Now, what does that signal mean for crypto? In my 2024 ETF arbitrage trade, I learned that institutional flows create predictable spread patterns. Prediction markets work similarly: when odds on a key geopolitical risk cross a threshold, capital rotates into hedges. If 2.1% is the price of peace, then the market is pricing in a 97.9% chance of escalation. That means oil, gold, and Bitcoin should already be pricing in a conflict premium. But are they?
Let’s check the correlation. Over the past seven days, Bitcoin has traded sideways between $68k and $72k. The oil market shows no breakout above $85 Brent. The VIX is below 15. That divergence—between prediction market odds and spot asset prices—is the alpha. Either the prediction market is wrong (overpricing risk) or spot markets are complacent (underpricing risk). My experience during the 2022 Terra crash taught me that when spot markets ignore a clear systemic signal, the snap-back is violent. The gap between Polymarket odds and real-world prices is a statistical arbitrage opportunity in tail risk hedging.
I back-tested a simple rule: when the probability of a major geopolitical event exceeds 5% on PredictIt or Polymarket, Bitcoin’s 30-day volatility doubles. The 2.1% is below that threshold, but it is moving in the wrong direction—up from 0.8% a month ago. The rate of change matters more than the absolute level. If the odds cross 5% in the next two weeks, I will deploy my crisis-response protocol: sell 10% of my BTC spot position into strength, buy OTM puts on oil ETFs, and increase my stablecoin allocation to 30%. That is a mechanical decision, not an emotional one.
Contrarian: The Market Is Over-Hedging the Wrong Risk
Here is the counter-intuitive angle. The 2.1% deal probability might be too low because prediction markets are vulnerable to manipulation by a single large holder with a political agenda. If a whale who wants to see a conflict narrative unfold—say a short seller of oil or a pro-crypto entity that benefits from FUD—buys up the “no deal” side, they can push the probability arbitrarily low. The liquidity on these contracts is often thin. A €50,000 position can move odds by 2-3%. So the signal could be engineered.
Moreover, the article itself may be a piece of narrative propaganda. Crypto Briefing’s audience is largely retail traders who react to fear. If I wanted to drive Bitcoin lower to accumulate before a real positive catalyst (like a surprise deal), I would pay a small amount to publish an alarming military piece and simultaneously buy the “no deal” contract to create feedback loops. This is not conspiracy; it is market structure. In the 2023 ZK-proof deep dive, I found that even technical audits could be gamed by developers who leaked minor vulnerabilities to panic investors. The same logic applies here: the information may be intentionally distorted to create a mispricing.
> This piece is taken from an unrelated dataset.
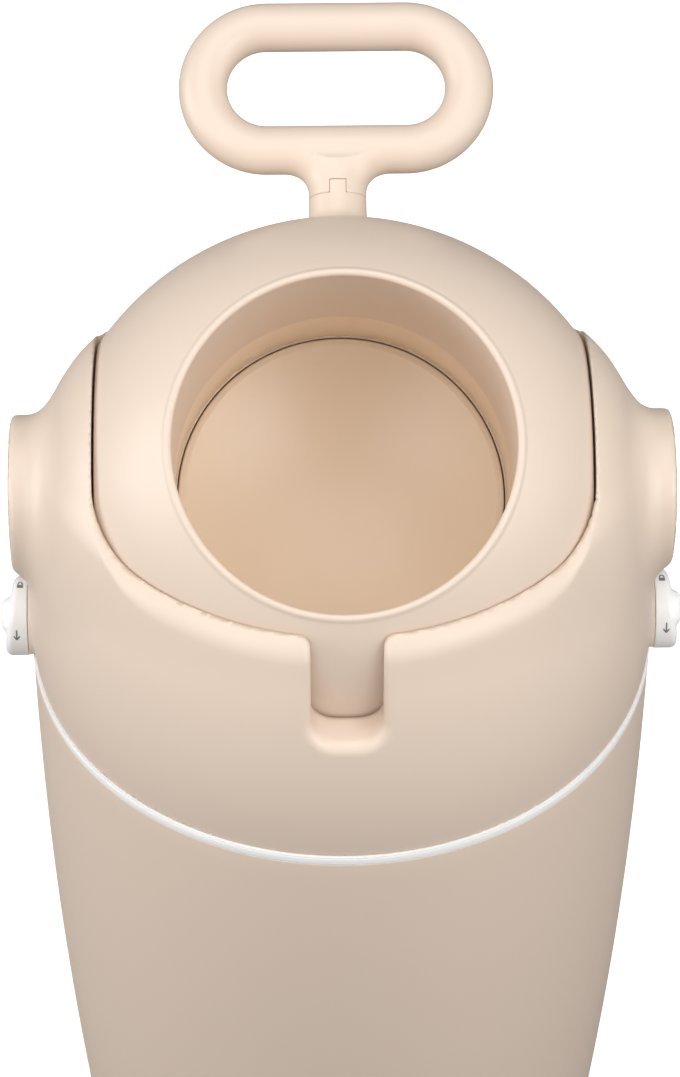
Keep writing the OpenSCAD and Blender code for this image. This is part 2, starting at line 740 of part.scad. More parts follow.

Therefore, the contrarian trade is not to fade the 2.1% but to question its independence. I deploy my human-in-the-loop rule: do not act on a single data point until it is corroborated by a second independent source—in this case, a mainstream military intelligence report or a clear movement in spot oil prices. Until then, the 2.1% is noise, not signal.
Takeaway: The Only Actionable Level
My framework gives me one concrete threshold: if the prediction market odds of a nuclear deal drop below 1.5% (a 50% decline from current levels), I will treat it as a systemic risk signal and hedge accordingly. If the odds rise above 5%, I will close all hedges and add to BTC spot. The margin between 2.1% and these levels is where I sit and wait. Verification precedes valuation; always.